A celebratory table: the domestic shrine, already with flowers and a wreath, and four dishes before it. The strawberry-tree is on the right and the liquor is peeping from behind the biscuit cake.

For the god’s anniversary, instead of preparing one dish to share with Him, I prepared four, three of them home-made: a pineapple semifreddo, aletria, a biscuit cake and four custard tarts. With the exception of the semifreddo, they’re all common, traditional even in Portuguese cooking, so there’s an element of cult regionalization there. Take aletria, for instance, a thin pasta partly baked in milk, then added sugar and egg yolks and sprinkled with cinnamon: it’s Arab in origin, at least by name – from al-itria – thus expressing the Islamic layer of Portuguese culture. And since it’s typical of Christmas celebrations, if it’s good enough for the birth of one god, it’s good enough for the birth of another. In this case, I accentuated the mercurial purpose by choosing to sprinkle cinnamon in a pattern of squares and crossroads.

On April 4th, during the first ceremony, I burned the morning offerings – a gesture I had done every morning since the start of the month – and made four floral tributes to Mercury: flowers and a wreath for his domestic shrine, an additional wreath to hang on the front door and a strawberry-tree to be planted in family land.
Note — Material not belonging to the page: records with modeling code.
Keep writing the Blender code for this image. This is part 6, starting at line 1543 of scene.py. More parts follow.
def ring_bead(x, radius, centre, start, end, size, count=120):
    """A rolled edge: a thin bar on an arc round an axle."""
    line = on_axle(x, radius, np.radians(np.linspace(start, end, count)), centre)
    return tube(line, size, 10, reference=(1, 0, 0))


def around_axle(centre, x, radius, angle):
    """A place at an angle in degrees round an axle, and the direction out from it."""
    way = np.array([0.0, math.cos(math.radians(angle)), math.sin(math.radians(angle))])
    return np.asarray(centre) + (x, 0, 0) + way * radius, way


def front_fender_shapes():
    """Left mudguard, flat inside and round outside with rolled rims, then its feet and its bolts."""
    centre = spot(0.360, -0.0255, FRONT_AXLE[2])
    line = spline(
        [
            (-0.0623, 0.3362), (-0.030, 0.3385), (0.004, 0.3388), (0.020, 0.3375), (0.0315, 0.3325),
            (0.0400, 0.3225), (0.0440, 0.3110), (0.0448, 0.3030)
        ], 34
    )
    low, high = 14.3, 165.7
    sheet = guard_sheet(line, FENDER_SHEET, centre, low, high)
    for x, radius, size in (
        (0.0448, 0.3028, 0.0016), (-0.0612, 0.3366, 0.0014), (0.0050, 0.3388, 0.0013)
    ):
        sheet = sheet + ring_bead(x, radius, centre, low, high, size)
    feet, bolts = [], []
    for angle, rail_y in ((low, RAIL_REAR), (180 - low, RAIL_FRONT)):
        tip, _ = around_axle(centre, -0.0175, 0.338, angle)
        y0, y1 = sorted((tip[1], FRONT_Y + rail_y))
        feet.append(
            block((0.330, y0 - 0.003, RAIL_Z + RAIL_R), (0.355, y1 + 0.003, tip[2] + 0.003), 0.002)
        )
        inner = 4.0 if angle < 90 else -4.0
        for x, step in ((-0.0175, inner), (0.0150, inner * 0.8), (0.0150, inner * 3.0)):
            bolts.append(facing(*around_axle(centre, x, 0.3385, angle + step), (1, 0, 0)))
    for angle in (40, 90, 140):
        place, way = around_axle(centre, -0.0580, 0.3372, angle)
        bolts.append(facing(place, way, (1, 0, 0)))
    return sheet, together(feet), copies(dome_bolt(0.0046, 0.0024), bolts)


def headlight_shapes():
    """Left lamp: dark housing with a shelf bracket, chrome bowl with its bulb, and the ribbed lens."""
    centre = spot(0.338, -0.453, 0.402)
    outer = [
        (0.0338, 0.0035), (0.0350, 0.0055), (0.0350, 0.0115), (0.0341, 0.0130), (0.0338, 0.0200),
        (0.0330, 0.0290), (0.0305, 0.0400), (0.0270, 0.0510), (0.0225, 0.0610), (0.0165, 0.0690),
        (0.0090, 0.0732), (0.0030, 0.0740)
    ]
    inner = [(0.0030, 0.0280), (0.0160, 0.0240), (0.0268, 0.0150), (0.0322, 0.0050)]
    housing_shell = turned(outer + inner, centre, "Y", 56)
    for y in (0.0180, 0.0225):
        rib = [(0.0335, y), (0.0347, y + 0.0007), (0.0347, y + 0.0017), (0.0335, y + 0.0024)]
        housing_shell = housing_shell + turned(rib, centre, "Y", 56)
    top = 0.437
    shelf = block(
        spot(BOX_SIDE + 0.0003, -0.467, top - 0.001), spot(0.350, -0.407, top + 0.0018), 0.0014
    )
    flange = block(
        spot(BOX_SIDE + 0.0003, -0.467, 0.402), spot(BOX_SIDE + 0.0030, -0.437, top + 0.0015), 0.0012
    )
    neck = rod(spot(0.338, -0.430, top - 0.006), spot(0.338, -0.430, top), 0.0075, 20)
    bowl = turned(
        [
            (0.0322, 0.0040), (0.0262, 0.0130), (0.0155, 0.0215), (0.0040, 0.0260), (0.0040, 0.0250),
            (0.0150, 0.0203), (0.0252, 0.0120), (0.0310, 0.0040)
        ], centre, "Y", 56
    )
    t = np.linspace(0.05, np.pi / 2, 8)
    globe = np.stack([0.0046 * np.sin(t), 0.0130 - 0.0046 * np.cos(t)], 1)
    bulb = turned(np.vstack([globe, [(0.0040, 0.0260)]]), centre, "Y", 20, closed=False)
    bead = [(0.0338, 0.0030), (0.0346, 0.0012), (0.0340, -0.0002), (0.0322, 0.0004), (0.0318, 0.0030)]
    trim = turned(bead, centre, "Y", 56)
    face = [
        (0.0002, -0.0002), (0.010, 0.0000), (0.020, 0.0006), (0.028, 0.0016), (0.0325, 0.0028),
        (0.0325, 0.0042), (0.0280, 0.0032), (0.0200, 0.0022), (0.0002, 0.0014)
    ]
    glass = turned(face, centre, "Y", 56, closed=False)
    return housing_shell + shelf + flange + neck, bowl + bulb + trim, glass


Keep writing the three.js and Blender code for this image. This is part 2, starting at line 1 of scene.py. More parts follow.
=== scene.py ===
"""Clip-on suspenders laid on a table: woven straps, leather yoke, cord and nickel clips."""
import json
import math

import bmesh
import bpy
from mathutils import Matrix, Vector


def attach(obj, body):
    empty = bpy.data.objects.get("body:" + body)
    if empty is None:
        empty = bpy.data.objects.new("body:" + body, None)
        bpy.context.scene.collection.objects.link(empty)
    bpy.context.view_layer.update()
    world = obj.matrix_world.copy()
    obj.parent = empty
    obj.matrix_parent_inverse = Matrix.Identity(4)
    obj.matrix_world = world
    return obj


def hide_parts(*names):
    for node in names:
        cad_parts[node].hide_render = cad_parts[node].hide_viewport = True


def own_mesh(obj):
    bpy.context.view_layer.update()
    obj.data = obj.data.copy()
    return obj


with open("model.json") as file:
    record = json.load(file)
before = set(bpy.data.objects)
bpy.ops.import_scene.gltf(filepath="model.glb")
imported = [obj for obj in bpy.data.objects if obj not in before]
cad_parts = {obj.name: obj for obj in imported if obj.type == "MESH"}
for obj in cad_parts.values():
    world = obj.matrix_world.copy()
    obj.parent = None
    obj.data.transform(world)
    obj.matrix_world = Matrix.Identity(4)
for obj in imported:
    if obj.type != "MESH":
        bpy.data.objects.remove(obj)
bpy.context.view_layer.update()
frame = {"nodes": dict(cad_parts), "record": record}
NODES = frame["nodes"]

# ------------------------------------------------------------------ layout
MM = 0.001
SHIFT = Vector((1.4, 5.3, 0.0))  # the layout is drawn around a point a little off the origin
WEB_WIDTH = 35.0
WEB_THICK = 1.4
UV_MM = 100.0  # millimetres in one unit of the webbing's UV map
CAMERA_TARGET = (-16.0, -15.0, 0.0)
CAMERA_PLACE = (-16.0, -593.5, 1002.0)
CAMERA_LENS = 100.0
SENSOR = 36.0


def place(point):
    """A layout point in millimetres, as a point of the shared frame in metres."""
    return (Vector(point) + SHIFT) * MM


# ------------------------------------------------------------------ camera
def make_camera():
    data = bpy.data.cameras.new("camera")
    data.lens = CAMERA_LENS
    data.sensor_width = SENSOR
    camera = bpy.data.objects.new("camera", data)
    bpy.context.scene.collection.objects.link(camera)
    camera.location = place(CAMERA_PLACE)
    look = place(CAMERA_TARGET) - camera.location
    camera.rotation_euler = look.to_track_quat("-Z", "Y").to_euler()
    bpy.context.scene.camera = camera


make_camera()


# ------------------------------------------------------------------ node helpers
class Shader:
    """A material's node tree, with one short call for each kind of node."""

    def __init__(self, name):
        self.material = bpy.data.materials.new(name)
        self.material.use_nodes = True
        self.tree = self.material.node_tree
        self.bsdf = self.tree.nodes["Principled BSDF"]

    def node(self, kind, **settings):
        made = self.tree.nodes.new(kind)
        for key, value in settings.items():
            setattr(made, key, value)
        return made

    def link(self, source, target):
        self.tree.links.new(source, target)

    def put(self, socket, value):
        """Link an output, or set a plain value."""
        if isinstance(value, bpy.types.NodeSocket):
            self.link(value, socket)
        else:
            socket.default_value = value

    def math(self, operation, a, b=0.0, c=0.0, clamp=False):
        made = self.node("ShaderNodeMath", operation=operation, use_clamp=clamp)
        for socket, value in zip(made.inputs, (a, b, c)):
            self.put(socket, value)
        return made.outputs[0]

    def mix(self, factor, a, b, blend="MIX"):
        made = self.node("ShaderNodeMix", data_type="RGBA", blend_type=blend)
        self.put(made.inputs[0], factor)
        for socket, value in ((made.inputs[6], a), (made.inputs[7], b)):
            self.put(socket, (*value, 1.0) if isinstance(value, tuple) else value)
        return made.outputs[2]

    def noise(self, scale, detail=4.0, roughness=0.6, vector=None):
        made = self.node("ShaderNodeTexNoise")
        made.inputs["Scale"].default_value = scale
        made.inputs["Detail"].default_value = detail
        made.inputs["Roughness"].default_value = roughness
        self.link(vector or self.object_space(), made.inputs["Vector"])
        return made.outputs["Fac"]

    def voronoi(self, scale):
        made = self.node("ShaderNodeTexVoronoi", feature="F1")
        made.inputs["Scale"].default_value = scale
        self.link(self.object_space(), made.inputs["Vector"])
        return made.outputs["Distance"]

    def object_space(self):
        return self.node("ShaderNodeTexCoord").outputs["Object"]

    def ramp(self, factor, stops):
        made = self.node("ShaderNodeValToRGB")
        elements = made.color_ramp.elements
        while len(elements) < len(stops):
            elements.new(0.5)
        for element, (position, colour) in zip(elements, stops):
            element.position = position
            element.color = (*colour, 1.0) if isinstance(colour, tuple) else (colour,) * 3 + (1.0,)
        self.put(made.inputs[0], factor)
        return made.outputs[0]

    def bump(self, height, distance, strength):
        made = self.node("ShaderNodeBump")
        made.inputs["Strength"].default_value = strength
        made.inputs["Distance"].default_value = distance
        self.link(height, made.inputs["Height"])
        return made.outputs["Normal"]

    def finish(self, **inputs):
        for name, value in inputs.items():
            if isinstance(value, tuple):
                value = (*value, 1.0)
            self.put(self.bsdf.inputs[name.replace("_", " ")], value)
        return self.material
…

In the afternoon sacrífice, the four dishes were consecrated, a small portion of each placed on the sacrificial fire, and then ritually deconsacrated, a process accompanied with libations of medronho strawberry and honey liquor. And then, once the ceremony was over, that same beverage was used for four toasts to Mercury, followed by a brief urban walk during which I bought four lottery tickets.

It was, in short, a “fourgasm”. Because Maia’s son deserves the effort – and may enjoy the pun.